# Gaining a Residence Permit



## rozmando (Dec 23, 2008)

Hello,

I am currently a British student studying Marketing BA HONS. After i have finished my Degree i am looking to gain work experience in England and then after a couple of years looking to Emigrate to Cape Town or Pretoria.

I do have to mention i do have a criminal record for Drink driving but im pretty sure every time i have been there someone i have been with has been drink driving anyway !

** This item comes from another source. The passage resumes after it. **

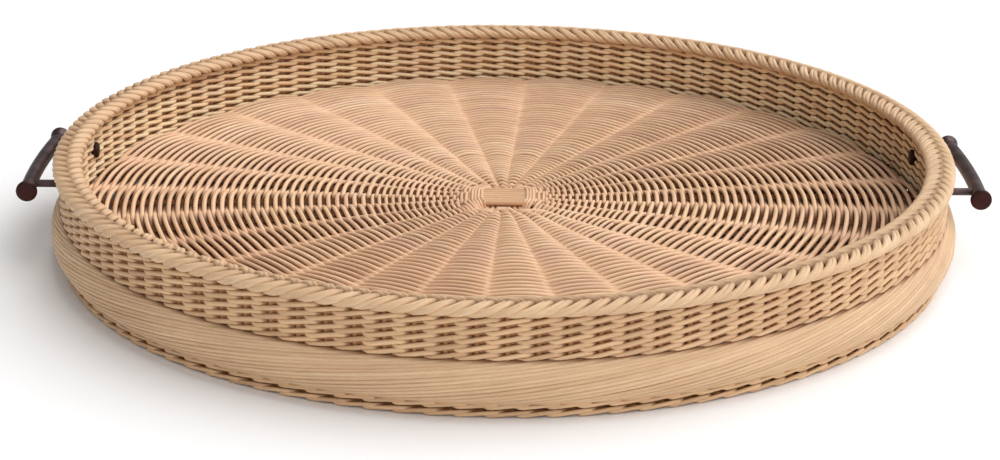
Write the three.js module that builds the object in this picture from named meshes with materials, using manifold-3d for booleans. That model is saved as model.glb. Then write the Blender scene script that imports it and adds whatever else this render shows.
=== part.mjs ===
// A round woven cane serving tray: a floor woven on fourteen crossed rods, an upright
// waled wall with a plaited border, a foot of slanting canes, and two bronze bar handles.
// Millimetres, +Z up, origin at the middle of the tray on the surface it stands on.
import * as THREE from "three";
import { mergeVertices } from "three/addons/utils/BufferGeometryUtils.js";
import Module from "manifold-3d";

const wasm = await Module();
wasm.setup();

// Overall sizes
const borderRadius = 330;
const height = 77.1;
const ringSteps = 56;
const gap = 0.3;

// Base rods: seven lie across (along X) on top of seven that lie along Y
const rodsPerBundle = 7;
const rodRadius = 2;
const rodPitch = 4.3;
const bundleLift = 2.15;
const hubHalf = 15.2;
const fanStart = 14;
const fanEnd = 70;
const fanSteps = 4;
const spokeEnd = 315.5;
const spokeTurn = THREE.MathUtils.degToRad(3);
const spokeCount = rodsPerBundle * 4;
const spokeAngle = (2 * Math.PI) / spokeCount;
const tunnelRadius = rodRadius + 0.4;

// Woven floor
const floorLevel = 27.5;
const floorHalf = 3.7;
const floorHubHalf = 6.6;
const floorRelief = 1.1;
const weaverChange = 100;
const floorRadius = 317.4;

// Wall, border, skirt and foot
const wallInner = 318.2;
const wallOuter = 324.9;
const wallBottom = 20.5;
const wallTop = 66.7;
const rowPitch = 5.8;
const rowRelief = 1.1;
const innerRows = 6;
const outerRows = 5;
const borderWidth = 21.5;
const borderBottom = 66.95;
const footTop = 10.6;

// Handles
const handleLevel = 53;
const handleReach = 347.3;
const barRadius = 5.3;
const barHalf = 57.5;
const bowRadius = 726;
const postSpacing = 94;
const postRadius = 2.75;
const postSocket = 2;
const screwSeat = 314.2;
const screwRadius = 6.1;

const cane = { color: 0xd9b184, roughness: 0.62, metalness: 0 };
const paleCane = { color: 0xe0bd92, roughness: 0.6, metalness: 0 };
const rodCane = { color: 0xd2a878, roughness: 0.65, metalness: 0 };
const bronze = { color: 0x4a3a36, roughness: 0.36, metalness: 0.9 };

// ---- helpers -------------------------------------------------------------------------

const at = (x, y) => new THREE.Vector2(x, y);

// Ring turned about the Z axis from a closed outline of [radius, height] pairs.
function ring(outline) {
  const points = outline.map(([r, z]) => at(r, z));
  points.push(points[0].clone());
  return new THREE.LatheGeometry(points, ringSteps).rotateX(Math.PI / 2);
}

// Solid turned about its own Y axis from an outline that starts and ends on the axis.
function turned(outline, steps) {
  return new THREE.LatheGeometry(
    outline.map(([r, h]) => at(r, h)),
    steps,
  );
}

// Curve that runs straight from node to node, with one step per stretch.
class NodeCurve extends THREE.Curve {
  constructor(nodes) {
    super();
    this.nodes = nodes;
  }
  getUtoTmapping(u) {
    return u;
  }
  getPoint(t, target = new THREE.Vector3()) {
    const last = this.nodes.length - 1;
    const s = THREE.MathUtils.clamp(t, 0, 1) * last;
    const i = Math.min(Math.floor(s), last - 1);
    return target.lerpVectors(this.nodes[i], this.nodes[i + 1], s - i);
  }
}

// Round bar of the given radius along a list of nodes.
function barAlong(nodes, radius, sides) {
  const section = new THREE.Shape();
  for (let k = 0; k < sides; k++) {
    const a = (2 * Math.PI * k) / sides;
    if (k) section.lineTo(radius * Math.cos(a), radius * Math.sin(a));
    else section.moveTo(radius, 0);
  }
  section.closePath();
  return new THREE.ExtrudeGeometry(section, {
    steps: nodes.length - 1,
    extrudePath: new NodeCurve(nodes),
    bevelEnabled: false,
  });
}

function toSolid(geometry) {
  const bare = geometry.clone();
  bare.deleteAttribute("normal");
  bare.deleteAttribute("uv");
  const merged = mergeVertices(bare, 1e-3);
  return new wasm.Manifold(
    new wasm.Mesh({
      numProp: 3,
      vertProperties: merged.attributes.position.array,
      triVerts: new Uint32Array(merged.index.array),
    }),
  );
}

function toGeometry(solid) {
  const mesh = solid.getMesh();
  const geometry = new THREE.BufferGeometry();
  geometry.setAttribute(
    "position",
    new THREE.BufferAttribute(new Float32Array(mesh.vertProperties), 3),
  );
  geometry.setIndex(new THREE.BufferAttribute(mesh.triVerts, 1));
  geometry.computeVertexNormals();
  return geometry;
}

function cut(geometry, cutters) {
  let solid = toSolid(geometry);
  for (const cutter of cutters) solid = solid.subtract(toSolid(cutter));
  return toGeometry(solid);
}

function piece(name, geometry, look) {
  const mesh = new THREE.Mesh(geometry, new THREE.MeshStandardMaterial(look));
  mesh.name = name;
  return mesh;
}

const tray = new THREE.Group();

// ---- base rods -----------------------------------------------------------------------

// One end of a rod: straight in the hub, then bending out to its spoke's direction.
function rodEnd(index, side, level, end) {
  const offset = index * rodPitch;
  const angle =
    side > 0
      ? index * spokeAngle + spokeTurn
      : Math.PI - index * spokeAngle + spokeTurn;
  const out = new THREE.Vector3(Math.cos(angle), Math.sin(angle), 0);
  const from = new THREE.Vector3(side * fanStart, offset, level);
  const to = out.clone().multiplyScalar(fanEnd).setZ(floorLevel);
  const reach = from.distanceTo(to) * 0.36;
  const bend = new THREE.CubicBezierCurve3(
    from,
    from.clone().add(new THREE.Vector3(side * reach, 0, 0)),
    to.clone().sub(out.clone().multiplyScalar(reach)),
    to,
  );
  const nodes = bend.getPoints(fanSteps);
  nodes.push(out.clone().multiplyScalar(end).setZ(floorLevel));
  return nodes;
}

function rodNodes(index, level, end) {
  const left = rodEnd(index, -1, level, end).reverse();
  return left.concat(rodEnd(index, 1, level, end));
}

const tunnels = [];
for (const [bundle, lift, turn] of [
  ["across", bundleLift, 0],
  ["along", -bundleLift, Math.PI / 2],
]) {
  for (let k = 0; k < rodsPerBundle; k++) {
    const index = k - (rodsPerBundle - 1) / 2;
    const level = floorLevel + lift;
    const rod = barAlong(rodNodes(index, level, spokeEnd), rodRadius, 6);
    const mesh = piece(`base_rod_${bundle}_${k + 1}`, rod, rodCane);
    mesh.rotation.z = turn;
    tray.add(mesh);
    const tunnel = barAlong(
      rodNodes(index, level, spokeEnd + 6),
      tunnelRadius,
      6,
    );
    tunnels.push(tunnel.rotateZ(turn));
  }
}

// ---- woven floor ---------------------------------------------------------------------

// Flat ring of weave that swells over each spoke; half-thickness by radius.
function floorRing(stations) {
  const bottom = stations.map(([r, half]) => [r, -half]);
  const top = stations.map(([r, half]) => [r, half]).reverse();
  const geometry = ring(bottom.concat(top));
  const p = geometry.attributes.position;
  for (let i = 0; i < p.count; i++) {
    const r = Math.hypot(p.getX(i), p.getY(i));
    const angle = Math.atan2(p.getY(i), p.getX(i));
    const share = THREE.MathUtils.smoothstep(r, 35, 65);
    const swell = share * floorRelief * Math.cos(spokeCount * angle);
    p.setZ(i, floorLevel + p.getZ(i) + Math.sign(p.getZ(i)) * swell);
  }
  return geometry.rotateZ(spokeTurn);
}

const innerWeave = floorRing([
  [13, floorHubHalf],
  [32, floorHubHalf - 0.2],
  [62, floorHalf + 0.5],
  [weaverChange - gap / 2, floorHalf],
]);
const outerWeave = floorRing([
  [weaverChange + gap / 2, floorHalf],
  [floorRadius, floorHalf],
]);
const hubOpening = new THREE.BoxGeometry(2 * hubHalf, 2 * hubHalf, 40);
hubOpening.translate(0, 0, floorLevel);
tray.add(piece("floor_weave_inner", cut(innerWeave, [hubOpening, ...tunnels]), cane));
tray.add(piece("floor_weave_outer", cut(outerWeave, tunnels), cane));

// ---- wall ----------------------------------------------------------------------------

// Rows of waling stand proud of the wall as rounded ridges, inside and out.
const wallOutline = [
  [wallInner, wallBottom],
  [wallOuter, wallBottom],
];
for (let row = outerRows; row > 0; row--) {
  const foot = wallTop - row * rowPitch;
  wallOutline.push([wallOuter, foot], [wallOuter + rowRelief, foot + rowPitch / 2]);
}
wallOutline.push([wallOuter, wallTop]);
wallOutline.push([wallInner, wallTop]);
for (let row = 1; row <= innerRows; row++) {
  const foot = wallTop - row * rowPitch;
  wallOutline.push([wallInner - rowRelief, foot + rowPitch / 2], [wallInner, foot]);
}

// Each post passes through the wall, and its screw head sits in a shallow seat.
const wallCutters = [];
for (const side of [-1, 1]) {
  for (const y of [-postSpacing / 2, postSpacing / 2]) {
    const bore = new THREE.CylinderGeometry(postRadius + gap, postRadius + gap, 40, 16);
    bore.rotateZ(Math.PI / 2).translate(side * 322, y, handleLevel);
    const seat = new THREE.CylinderGeometry(screwRadius + 0.4, screwRadius + 0.4, 20, 16);
    seat.rotateZ(Math.PI / 2).translate(side * (screwSeat - 10), y, handleLevel);
    wallCutters.push(bore, seat);
  }
}
tray.add(piece("wall_weave", cut(ring(wallOutline), wallCutters), cane));

// ---- plaited border ------------------------------------------------------------------

const borderHeight = height - borderBottom;
const borderMiddle = borderRadius - borderWidth / 2;
const borderOutline = [];
for (let k = 0; k < 12; k++) {
  const a = (2 * Math.PI * k) / 12;
  const r = borderMiddle + (borderWidth / 2) * Math.cos(a);
  const z = borderBottom + (borderHeight / 2) * (1 + Math.sin(a));
  borderOutline.push([r, z]);
}
tray.add(piece("border_plait", ring(borderOutline), paleCane));

// ---- foot ----------------------------------------------------------------------------

// Skirt of slanting canes: a bulging shell that hides the gap under the wall.
const skirtOutline = [
  [327, footTop + gap],
  [330.2, 13],
  [332.8, 17],
  [334, 22],
  [333.4, 27.5],
  [331.4, 32.6],
  [328.4, 37.2],
  [325.6, 37.2],
  [328.6, 32],
  [330.5, 27],
  [331, 22.2],
  [329.9, 17.8],
  [327.4, 14],
  [323.6, footTop + gap],
];
tray.add(piece("foot_skirt", ring(skirtOutline), paleCane));

// Two rows of waling that the tray stands on.
const footOutline = [
  [322, 0],
  [325, 0],
  [326.4, 2.7],
  [325.3, 5.3],
  [326.4, 7.9],
  [325.2, footTop],
  [322, footTop],
  [320.8, 7.9],
  [321.9, 5.3],
  [320.8, 2.7],
];
tray.add(piece("foot_wale", ring(footOutline), cane));

// ---- handles -------------------------------------------------------------------------

// Turned end cap: a short neck that flares into a rounded button.
const capOutline = [
  [0, 0],
  [5.4, 0],
  [5.7, 2.4],
  [6.7, 5.2],
  [7.6, 6.6],
  [7.6, 8.8],
  [6.9, 9.6],
  [0, 9.6],
];
// Screw head inside the wall: a low dome.
const screwOutline = [
  [0, 0],
  [screwRadius, 0],
  [screwRadius, 1.2],
  [4.4, 2.5],
  [0, 3],
];

const bow = (y) => handleReach - (y * y) / (2 * bowRadius);

for (const [side, turn] of [
  ["right", 0],
  ["left", Math.PI],
]) {
  const handle = new THREE.Group();
  handle.rotation.z = turn;
  handle.position.z = handleLevel;

  const nodes = [];
  for (let k = 0; k <= 8; k++) {
    const y = barHalf * (k / 4 - 1);
    nodes.push(new THREE.Vector3(bow(y), y, 0));
  }
  const sockets = [];
  for (const y of [-postSpacing / 2, postSpacing / 2]) {
    const socketEnd = bow(y) - barRadius + postSocket + gap;
    const socket = new THREE.CylinderGeometry(postRadius + gap, postRadius + gap, 12, 16);
    sockets.push(socket.rotateZ(Math.PI / 2).translate(socketEnd - 6, y, 0));
  }
  handle.add(piece(`handle_bar_${side}`, cut(barAlong(nodes, barRadius, 14), sockets), bronze));

  for (const end of [-1, 1]) {
    // The group's turn swaps front and back on the left side.
    const place = end * (turn ? -1 : 1) < 0 ? "front" : "back";
    const lean = barHalf / bowRadius;

    const cap = piece(`end_cap_${side}_${place}`, turned(capOutline, 18), bronze);
    cap.position.set(bow(barHalf) - gap * lean, end * (barHalf + gap), 0);
    cap.rotation.z = end > 0 ? lean : Math.PI - lean;
    handle.add(cap);

    const y = (end * postSpacing) / 2;
    const inner = screwSeat + gap;
    const outer = bow(y) - barRadius + postSocket;
    const shaft = new THREE.CylinderGeometry(postRadius, postRadius, outer - inner, 16);
    const post = piece(`post_${side}_${place}`, shaft.rotateZ(Math.PI / 2), bronze);
    post.position.set((inner + outer) / 2, y, 0);
    handle.add(post);

    const head = turned(screwOutline, 18).rotateZ(Math.PI / 2);
    const screw = piece(`screw_head_${side}_${place}`, head, bronze);
    screw.position.set(screwSeat - gap / 2, y, 0);
    handle.add(screw);
  }
  tray.add(handle);
}

export default tray;
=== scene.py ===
import math
import random

import bpy
import numpy as np
from mathutils import Matrix, Vector


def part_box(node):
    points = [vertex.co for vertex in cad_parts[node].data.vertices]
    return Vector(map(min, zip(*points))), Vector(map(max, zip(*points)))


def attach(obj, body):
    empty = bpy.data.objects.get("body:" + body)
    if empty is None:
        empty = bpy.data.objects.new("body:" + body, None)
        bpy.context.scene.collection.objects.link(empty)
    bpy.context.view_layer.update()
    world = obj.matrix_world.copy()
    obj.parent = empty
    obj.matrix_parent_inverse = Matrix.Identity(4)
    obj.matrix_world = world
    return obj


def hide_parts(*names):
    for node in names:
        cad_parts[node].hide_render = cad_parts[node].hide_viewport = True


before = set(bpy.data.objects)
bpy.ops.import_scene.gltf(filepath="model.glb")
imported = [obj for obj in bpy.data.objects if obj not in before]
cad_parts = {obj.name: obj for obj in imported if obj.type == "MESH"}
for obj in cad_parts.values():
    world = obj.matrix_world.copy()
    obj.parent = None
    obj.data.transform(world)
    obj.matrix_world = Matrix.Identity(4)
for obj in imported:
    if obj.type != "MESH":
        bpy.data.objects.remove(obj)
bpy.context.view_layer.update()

mm = 0.001
fullTurn = 2 * math.pi


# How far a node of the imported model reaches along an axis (0, 1 or 2), in millimetres.
def reachOf(node, axis):
    lowest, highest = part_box(node)
    return round(lowest[axis] / mm, 3), round(highest[axis] / mm, 3)


def middleOf(node, axis):
    lowest, highest = reachOf(node, axis)
    return (lowest + highest) / 2


# the whole tray, in millimetres
tray = {
    "spokes": 28,
    "spokeTurn": math.radians(3),
    "stakes": 106,
    "stakeRing": 321.6,
    "stakeTurn": math.radians(0.6),
    "floorLevel": middleOf("floor_weave_outer", 2),
}


# woven canes: every cane is a round tube swept along its own path

def smoothStep(x):
    x = np.clip(x, 0, 1)
    return x * x * (3 - 2 * x)


def polar(radius, angle, height):
    radius, angle, height = np.broadcast_arrays(radius, angle, height)
    return np.stack([radius * np.cos(angle), radius * np.sin(angle), height], -1)


# A smooth wander round the ring, the same after a full turn.
def waves(rng, angle, size, orders):
    total = 0 * angle
    for order in orders:
        total = total + math.sin(rng.uniform(0, 6.28)) * np.sin(order * angle + rng.uniform(0, fullTurn))
    return size * total / len(orders) ** 0.5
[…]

What is the likelyhood/ease that i would be able to gain a residence permit?

Thanks


----------



## Daxk (Jan 20, 2008)

rozmando said:


> Hello,
> 
> I am currently a British student studying Marketing BA HONS. After i have finished my Degree i am looking to gain work experience in England and then after a couple of years looking to Emigrate to Cape Town or Pretoria.
> 
> ...


BA is one of the more popular Affirmative Action Degrees in SA, so there lots of them around. especially BA Soc Sc, Journalism ,Marketing and ART.

I would suggest you look at adding a teaching element,especially in Science or Math at senior Level to your studies.

If not, you probably wont get either a work permit or a job.
I gather the waiting time for spouses of SA husbands who have Medical/Essential skills is about two years, so another BA Hons Marketing Foreigner wont have much hope.


----------